Potential marijuana biz spurs debate in Laingsburg

The former Klotz Floors and Cabinetry building, 105 E. Grand River Road, is shown. Plans to develop the space previously fell through, city officials said, though a new developer is reportedly interested in converting the space into a marijuana retail storefront.

LAINGSBURG — Laingsburg’s Downtown Development Authority joined the city’s Planning Commission Monday in unanimously recommending the city council conduct a public hearing before reopening the application period for its available marijuana retail license.

Officials say a new developer is interested in purchasing the vacant Klotz Floors and Cabinetry building, 105 E. Grand River Road, with the intent of opening a marijuana retail storefront. The city previously granted a marijuana retail license to a different developer at the site in 2020, though the sale of the building ultimately fell through.

Laingsburg’s marijuana ordinance currently allows two retail licenses, with Local Roots Cannabis, 120 W. Grand River Road, holding one of those. John Liskey, who owns the building that houses Local Roots, would like the city council to conduct a public hearing before considering additional retail applications.

“The significance of having public input on whether to open the application period is due to the fact that I have heard that many downtown businesses oppose a second marijuana store,” Liskey wrote in an Aug. 26 letter to the DDA. “If no public hearing is held and the council opens the application period and an entity submits an application that complies with all of the ordinance requirements, there would be little that could be done to prevent a second store from being built, regardless of the viewpoints of many downtown businesses.”

Applications are currently closed under a resolution passed by the city council in July 2020. At the time, the council voted to extend its marijuana license application period through Dec. 31, 2020. No action has been taken to reopen the application period, though city Clerk/Treasurer Paula Willoughby indicated Monday no such action is explicitly required under the marijuana ordinance.

“It seems like a reasonable request,” DDA member Sharon Woods said. “We’re not making a decision other than supporting the Planning Commission’s recommendation to allow some public input.”

The Laingsburg City Council approved an ordinance allowing medical marijuana businesses in November 2019, and voted to allow recreational marijuana facilities in December 2019. At the time, the city agreed to issue licenses for processing, provisioning (retail), secure transport and safety compliance.

The council expanded its recreational facilities ordinance to allow for up to two microbusinesses — in which an owner can grow, process and sell up to 150 plants from the same building — in February 2020, increasing the number of retail establishments allowed within the city limits to four.

The move drew opposition from some area residents business owners earlier this year, with many expressing their belief four marijuana storefronts is too many in Laingsburg.

The DDA passed a motion in February this year to recommend the city council remove the microbusiness use, and cap the number of retail licenses at two. The council in March voted 5-2 to eliminate the use and reduce the number of retail licenses to two.

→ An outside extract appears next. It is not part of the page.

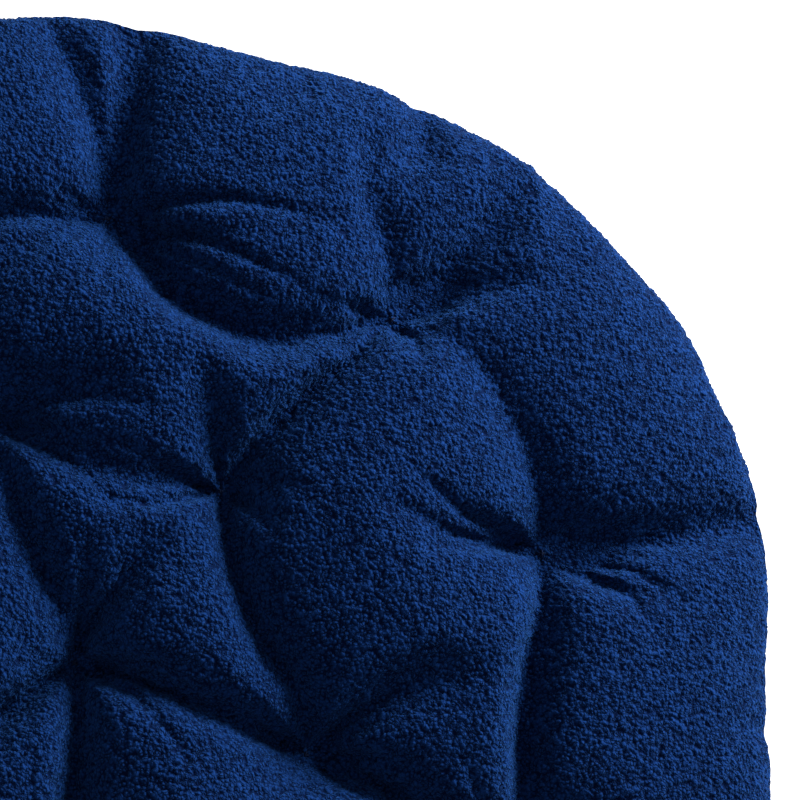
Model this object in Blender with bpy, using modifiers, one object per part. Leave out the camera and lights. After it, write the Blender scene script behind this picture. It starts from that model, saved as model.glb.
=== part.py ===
"""Large round tufted cushion: two fleece covers, two fibre batts and sixteen through tufts.

Units are metres and +Z is up. The origin is on the floor, under the centre of the round outline.
The cushion lies flat: its seam is level, and the puffs of its underside are flattened on the floor.
"""
import math

import bmesh
import bpy
from mathutils import Vector
from mathutils.geometry import delaunay_2d_cdt

OBJECT_NAME = "tufted_round_cushion"

# Driving sizes
RADIUS = 0.56
SEAM_HEIGHT = 0.068
HALF_LOFT = 0.084
COVER_THICKNESS = 0.003
GAP = 0.0003

# Shape of the loft: how square the rim's roll is, and the depth and width of each tuft's pit
RIM_POWER = 4.0
PIT_HALF_LOFT = 0.012
PIT_WIDTH = 0.055

# Tuft places, (x, y) from the centre of the cushion
TUFTS = (
    (-0.016, 0.029),
    (-0.087, 0.217), (0.099, 0.167), (0.169, -0.043), (-0.021, -0.167), (-0.198, -0.029),
    (0.004, 0.389), (0.239, 0.312), (0.363, 0.121), (0.342, -0.125), (0.226, -0.304),
    (0.006, -0.381), (-0.214, -0.309), (-0.362, -0.112), (-0.353, 0.122), (-0.219, 0.311),
)

# Facets of the quilted surfaces
RIM_SEGMENTS = 48
RIM_INSETS = (0.0, 0.005, 0.025)
HOLE_RADIUS = 0.0035
PIT_FLOOR_RADIUS = 0.014
PIT_RINGS = ((HOLE_RADIUS, 6), (PIT_FLOOR_RADIUS, 6), (0.038, 9))
PUFF_SPACING = 0.058

# Fibre batts
BATT_RIM_INSET = 0.010
BATT_CLEARANCE = 0.0050

# Threads and tuft hardware
SEAM_THREAD_RADIUS = 0.0012
SEAM_THREAD_INSET = 0.0065
STITCH_RADIUS = 0.0008
STITCH_FIRST_CORNER = 27
STITCH_LAST_CORNER = 32
TWINE_RADIUS = 0.0012
TWINE_SIDES = 6
KNOT_RADIUS = 0.0045
KNOT_HEIGHT = 0.004
BUTTON_RADIUS = 0.011
BUTTON_THICKNESS = 0.004
BUTTON_SIDES = 10

NAVY_FLEECE = (0.005, 0.022, 0.090)
NAVY_THREAD = (0.004, 0.015, 0.060)
WHITE_FIBRE = (0.80, 0.80, 0.78)
NAVY_PLASTIC = (0.008, 0.020, 0.060)


def clear_scene():
    for item in list(bpy.data.objects):
        bpy.data.objects.remove(item, do_unlink=True)


def new_collection(name):
    collection = bpy.data.collections.new(name)
    bpy.context.scene.collection.children.link(collection)
    return collection


def new_material(name, colour, roughness):
    material = bpy.data.materials.new(name)
    material.use_nodes = True
    shader = material.node_tree.nodes["Principled BSDF"]
    shader.inputs["Base Color"].default_value = (*colour, 1.0)
    shader.inputs["Roughness"].default_value = roughness
    shader.inputs["Metallic"].default_value = 0.0
    return material


def add_object(name, data, material, collection):
    data.materials.append(material)
    item = bpy.data.objects.new(name, data)
    collection.objects.link(item)
    return item


def loft(x, y, radius=RADIUS):
    """Half of the cushion's thickness at a place: a round-edged dome with a pit at each tuft."""
    reach = min(math.hypot(x, y) / radius, 1.0)
    dome = HALF_LOFT * math.sqrt(1.0 - reach ** RIM_POWER)
    fullness = 1.0
    for tuft_x, tuft_y in TUFTS:
        distance = math.hypot(x - tuft_x, y - tuft_y)
        fullness *= 1.0 - math.exp(-(distance / PIT_WIDTH) ** 2)
    return PIT_HALF_LOFT + (dome - PIT_HALF_LOFT) * fullness


def pit_loft(distance):
    """Half of the thickness at a small distance from a tuft's centre."""
    rise = 1.0 - math.exp(-(distance / PIT_WIDTH) ** 2)
    return PIT_HALF_LOFT + (HALF_LOFT - PIT_HALF_LOFT) * rise


def ring(centre, radius, count):
    """Evenly spaced points around a circle, from its +X side."""
    angles = [2.0 * math.pi * step / count for step in range(count)]
    return [centre + Vector((math.cos(a), math.sin(a))) * radius for a in angles]


def quilt_layout(radius):
    """Points and triangles of a flat disc with a hole at each tuft, denser around tufts and rim."""
    points = []
    hole_edges = []
    for tuft in TUFTS:
        for pit_radius, count in PIT_RINGS:
            first = len(points)
            points += ring(Vector(tuft), pit_radius, count)
            if pit_radius == HOLE_RADIUS:
                hole_edges += [(first + i, first + (i + 1) % count) for i in range(count)]
    hole_points = {index for edge in hole_edges for index in edge}

    for inset in RIM_INSETS:
        points += ring(Vector((0.0, 0.0)), radius - inset, RIM_SEGMENTS)

    row_step = PUFF_SPACING * math.sqrt(3.0) / 2.0
    rows = int(RADIUS / row_step) + 1
    columns = int(RADIUS / PUFF_SPACING) + 1
    pit_reach = PIT_RINGS[-1][0] + PUFF_SPACING * 0.45
    rim_reach = RADIUS - BATT_RIM_INSET - RIM_INSETS[-1] - PUFF_SPACING * 0.5
    for row in range(-rows, rows + 1):
        shift = PUFF_SPACING * 0.5 * (row % 2)
        for column in range(-columns, columns + 1):
            place = Vector((column * PUFF_SPACING + shift, row * row_step))
            clear = all((place - Vector(tuft)).length > pit_reach for tuft in TUFTS)
            if clear and place.length < rim_reach:
                points.append(place)

    result = delaunay_2d_cdt(points, hole_edges, [], 0, 1e-6)
    flat_points, triangles, origins = result[0], result[2], result[3]
    hole_now = {i for i, sources in enumerate(origins) if hole_points.intersection(sources)}
    kept = [corners for corners in triangles if not hole_now.issuperset(corners)]
    return flat_points, kept


def quilt_mesh(radius, height):
    """An open surface over the disc, with height(x, y) giving its z, facing up."""
    points, triangles = quilt_layout(radius)
    bm = bmesh.new()
    verts = [bm.verts.new((p.x, p.y, height(p.x, p.y))) for p in points]
    for corners in triangles:
        bm.faces.new([verts[i] for i in corners])
    bm.normal_update()
    if sum(face.normal.z for face in bm.faces) < 0.0:
        bmesh.ops.reverse_faces(bm, faces=bm.faces[:])
    return bm


def finish_mesh(bm, name, material, collection):
    """Turn the closed body's faces outwards and make it an object."""
    bmesh.ops.recalc_face_normals(bm, faces=bm.faces[:])
    if bm.calc_volume(signed=True) < 0.0:
        bmesh.ops.reverse_faces(bm, faces=bm.faces[:])
    mesh = bpy.data.meshes.new(name)
    bm.to_mesh(mesh)
    bm.free()
    return add_object(name, mesh, material, collection)


def build_cover(name, side, material, collection):
    """A fleece sheet over one side (+1 top, -1 underside) that ends at the seam."""
    def height(x, y):
        full = loft(x, y)
        if side < 0:
            full = min(full, SEAM_HEIGHT)
        return max(full, GAP / 2.0)

    bm = quilt_mesh(RADIUS, height)
    bmesh.ops.solidify(bm, geom=bm.faces[:], thickness=COVER_THICKNESS)
    for vert in bm.verts:
        vert.co.z = SEAM_HEIGHT + side * max(vert.co.z, GAP / 2.0)
    return finish_mesh(bm, name, material, collection)


def build_batt(name, side, material, collection):
    """Fibre between the seam's level and one cover, squeezed thin at each tuft."""
    def height(x, y):
        full = loft(x, y, RADIUS - BATT_RIM_INSET)
        if side < 0:
            full = min(full, SEAM_HEIGHT)
        return max(full - BATT_CLEARANCE, 2.0 * GAP)

    bm = quilt_mesh(RADIUS - BATT_RIM_INSET, height)
    grown = bmesh.ops.extrude_face_region(bm, geom=bm.faces[:])
    for item in grown["geom"]:
        if isinstance(item, bmesh.types.BMVert):
            item.co.z = GAP / 2.0
    for vert in bm.verts:
        vert.co.z = SEAM_HEIGHT + side * vert.co.z
    return finish_mesh(bm, name, material, collection)


def turned_object(name, profile, sides, material, collection):
    """A closed solid turned about Z from profile points (radius, z), listed top to bottom."""
    mesh = bpy.data.meshes.new(name)
    closed = profile[0][0] > 0.0
    edges = [(i, i + 1) for i in range(len(profile) - 1)]
    if closed:
        edges.append((len(profile) - 1, 0))
    mesh.from_pydata([(r, 0.0, z) for r, z in profile], edges, [])
    item = add_object(name, mesh, material, collection)
    screw = item.modifiers.new("turn", "SCREW")
    screw.axis = "Z"
    screw.steps = sides
    screw.render_steps = sides
    screw.use_merge_vertices = True
    screw.merge_threshold = 0.00001
    screw.use_smooth_shade = True
    return item


def build_twine(number, place, material, collection):
    """The twine of one tuft, with its stitch in the top pit and its knot under the button."""
    stitch_bottom = pit_loft(2.0 * KNOT_RADIUS) + GAP
    knot_top = -(pit_loft(PIT_FLOOR_RADIUS) + BUTTON_THICKNESS + GAP)
    profile = (
        (0.0, stitch_bottom + KNOT_HEIGHT),
        (KNOT_RADIUS * 0.75, stitch_bottom + KNOT_HEIGHT * 0.75),
        (KNOT_RADIUS, stitch_bottom + KNOT_HEIGHT * 0.3),
        (TWINE_RADIUS, stitch_bottom),
        (TWINE_RADIUS, knot_top),
        (KNOT_RADIUS * 0.8, knot_top - KNOT_HEIGHT * 0.4),
        (0.0, knot_top - KNOT_HEIGHT * 0.8),
    )
    item = turned_object(f"tuft_twine_{number:02d}", profile, TWINE_SIDES, material, collection)
    item.location = (*place, SEAM_HEIGHT)


def build_button(number, place, material, collection):
    """The button that one tuft's twine is tied against, in the underside's pit."""
    hole = TWINE_RADIUS + 2.0 * GAP
    top = -pit_loft(PIT_FLOOR_RADIUS)
    bottom = top - BUTTON_THICKNESS
    profile = (
        (BUTTON_RADIUS, top),
        (BUTTON_RADIUS * 0.85, bottom),
        (hole, bottom),
        (hole, top),
    )
    item = turned_object(f"tuft_button_{number:02d}", profile, BUTTON_SIDES, material, collection)
    item.location = (*place, SEAM_HEIGHT)


def build_seam_thread(material, collection):
    """The thread that sews the two covers together, just inside their rim."""
    bpy.ops.mesh.primitive_torus_add(
        location=(0.0, 0.0, SEAM_HEIGHT),
        major_segments=RIM_SEGMENTS,
        minor_segments=6,
        major_radius=RADIUS - SEAM_THREAD_INSET,
        minor_radius=SEAM_THREAD_RADIUS,
    )
    item = bpy.context.object
    item.name = "rim_seam_thread"
    item.data.materials.append(material)
    for owner in list(item.users_collection):
        owner.objects.unlink(item)
    collection.objects.link(item)


def build_closing_stitch(material, collection):
    """The hand-sewn thread over the stretch of seam where the fibre was put in."""
    curve = bpy.data.curves.new("closing_stitch", "CURVE")
    curve.dimensions = "3D"
    curve.bevel_depth = STITCH_RADIUS
    curve.bevel_resolution = 1
    curve.use_fill_caps = True
    corners = ring(Vector((0.0, 0.0)), RADIUS + STITCH_RADIUS + GAP, RIM_SEGMENTS)
    route = corners[STITCH_FIRST_CORNER:STITCH_LAST_CORNER + 1]
    spline = curve.splines.new("POLY")
    spline.points.add(len(route) - 1)
    for point, place in zip(spline.points, route):
        point.co = (place.x, place.y, SEAM_HEIGHT, 1.0)
    add_object("closing_stitch", curve, material, collection)


def build_cushion():
    clear_scene()
    collection = new_collection(OBJECT_NAME)
    fleece = new_material("navy_fleece", NAVY_FLEECE, 0.95)
    fibre = new_material("white_fibre", WHITE_FIBRE, 0.9)
    thread = new_material("navy_thread", NAVY_THREAD, 0.8)
    plastic = new_material("navy_plastic", NAVY_PLASTIC, 0.4)

    build_cover("top_cover", 1, fleece, collection)
    build_cover("bottom_cover", -1, fleece, collection)
    build_batt("upper_fibre_batt", 1, fibre, collection)
    build_batt("lower_fibre_batt", -1, fibre, collection)
    build_seam_thread(thread, collection)
    build_closing_stitch(thread, collection)
    for number, place in enumerate(TUFTS, start=1):
        build_twine(number, place, thread, collection)
        build_button(number, place, plastic, collection)


build_cushion()
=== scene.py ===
"""Round tufted cushion in deep-pile navy fleece, lying flat and seen from above.

The covers are sculpted, inflated by a cloth simulation that holds the tufts, and given their pile.
Sizes are in metres, in the frame's own axes: +Z is up, and the origin is under the cushion.
"""

import math

import bmesh
import bpy
import numpy as np
from mathutils import Matrix, Vector
from mathutils.geometry import delaunay_2d_cdt
from mathutils.kdtree import KDTree


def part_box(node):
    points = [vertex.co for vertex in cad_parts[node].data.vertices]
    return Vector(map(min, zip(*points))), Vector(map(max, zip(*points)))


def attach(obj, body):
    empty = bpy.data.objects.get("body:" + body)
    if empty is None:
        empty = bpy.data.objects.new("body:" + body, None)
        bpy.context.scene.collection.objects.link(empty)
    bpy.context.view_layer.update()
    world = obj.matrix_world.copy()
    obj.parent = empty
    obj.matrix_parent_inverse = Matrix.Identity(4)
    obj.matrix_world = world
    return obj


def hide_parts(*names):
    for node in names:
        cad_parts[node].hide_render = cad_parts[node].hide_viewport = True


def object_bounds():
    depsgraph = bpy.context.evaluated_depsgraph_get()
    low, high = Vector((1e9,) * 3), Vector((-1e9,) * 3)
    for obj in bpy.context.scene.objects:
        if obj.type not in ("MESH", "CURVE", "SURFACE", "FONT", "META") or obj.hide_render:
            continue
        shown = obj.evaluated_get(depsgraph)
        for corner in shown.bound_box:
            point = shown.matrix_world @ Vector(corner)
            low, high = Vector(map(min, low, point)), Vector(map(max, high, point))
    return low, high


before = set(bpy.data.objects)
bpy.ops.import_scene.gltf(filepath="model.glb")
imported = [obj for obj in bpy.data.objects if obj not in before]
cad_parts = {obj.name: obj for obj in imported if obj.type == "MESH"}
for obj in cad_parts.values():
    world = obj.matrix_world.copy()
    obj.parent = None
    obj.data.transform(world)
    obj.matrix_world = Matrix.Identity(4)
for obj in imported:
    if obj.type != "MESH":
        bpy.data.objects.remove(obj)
CAD_LOW, CAD_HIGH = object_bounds()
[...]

Mayor Micheal Culpepper Monday acknowledged the renewed interest in developing the Klotz Building as a marijuana retail establishment, though he expressed mixed feelings on the potential development.

“I’m not pro or con either way,” he said, “but I look at it as if we don’t, that building could set there for years and nothing ever be done with it; if we do, then it creates havoc amongst people. But marijuana’s legal.”

“Again, we’re not deciding whether to approve to disapprove a second business. All we’re doing is supporting the planning commission on a recommendation to city council to allow a public hearing for public input,” Woods replied. “In my view, anything that allows the stakeholders and the general public to contribute and weigh in more than just having public comment for a few minutes, I generally advocate for that.”